Ce raisonnement peut être transposé à l’école. Un chef d’établissement peut assurément rendre obligatoire toute tenue en lien avec des impératifs de sécurité, d’hygiène. Il peut aussi imposer l’uniforme afin de marquer l’appartenance à un corps, un métier : hôtellerie, armées, etc. Mais il s’agit chaque fois de cas particulier. Qu’en est-il de l’obligation générale imposée à tous les élèves ?

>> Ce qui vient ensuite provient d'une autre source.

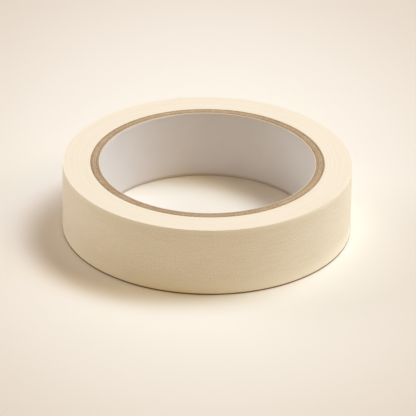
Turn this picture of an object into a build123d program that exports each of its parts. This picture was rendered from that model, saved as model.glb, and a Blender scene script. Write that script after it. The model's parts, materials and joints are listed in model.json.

L’obligation générale de revêtir l’uniforme supposerait une loi

Imposer l’uniforme à tous les élèves, supposerait assurément l’intervention d’une loi, car seule la loi peut restreindre les libertés de façon générale (article 34 de la Constitution). Sur quel fondement cette loi pourrait-elle imposer l’uniforme dans les écoles ? Les élèves n’étant pas en contact avec une « clientèle », ni même dépositaires de l’image de l’école (au contraire de certaines écoles privées), il faudrait trouver un autre fondement pour justifier de restreindre leur liberté des élèves de se vêtir à leur guise. Les partisans de l’uniforme le fournissent : la restauration d’une certaine égalité, de nature à atténuer les tensions entre élèves et à rétablir une cohésion au sein des écoles. L’idée est contestée, notamment par des sociologues et syndicalistes. Mais en droit, le Conseil constitutionnel n’a pas à contester les objectifs que se fixe le Parlement car ce n’est pas son rôle. Il vérifie seulement que cet objectif n’est pas contraire à la Constitution et que les moyens mis au service de cet objectif (l’uniforme) sont en rapport et proportionnés.

Sur cette base, on ne voit pas ce qui empêcherait d’imposer l’uniforme à toutes les écoles publiques.